GLASWEGIANS may soon be able to petition their council online, under SNP proposals being considered by the Lab­our administration.

City bosses currently only accept petitions from the public by hard copy letter.

But David McDonald, the nationalists' business manager on the city council, wants those who have a complaint or a suggestion to be able to go directly to city leaders without "jumping through hoops".

The SNP councillor is proposing an online form that would-be petitioners could fill in. His ­political opponents today said they would look at the idea.

Mr McDonald said: "The SNP led in Glasgow with calls for a petitions committee for the city. While we are happy that our proposal was accepted, we feel that there are a number of steps which could be taken to improve the committee's work.

"We believe, fundamentally, that an e-petition system - like the popular one operated by the City of Edinburgh Council - will make the petitions committee more accessible and ­responsive to the issues that matter to Glaswegians.
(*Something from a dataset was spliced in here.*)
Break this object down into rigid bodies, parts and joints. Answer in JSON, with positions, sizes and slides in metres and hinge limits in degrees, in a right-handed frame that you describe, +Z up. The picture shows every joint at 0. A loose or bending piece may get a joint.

"We have also called for a review of the Public Petitions and General Purposes Policy Development Committee procedures more generally and hope that the Council will do all that it can to make our petitions committee more robust.

"Our city deserves a petitions committee that everyone can access and which can genuinely ­effect change in our city."

Council insiders stress that Glasgow's system - in some ways - is already more open than Edinburgh's.

A Glasgow council spokesman said: "We are currently undertaking the annual review of the processes for the ­petitions committee, as was scheduled when the committee was first established.

"As part of that review, we will be looking at the merits of an e-petition system. It should be noted that where Glasgow requires a petition to be endorsed by 25 signatories other local authorities with a petitions system look for 500 signatures.

"Also where other ­authorities only accept petitions from people registered on the electoral roll, Glasgow welcomes petitions from under 18s."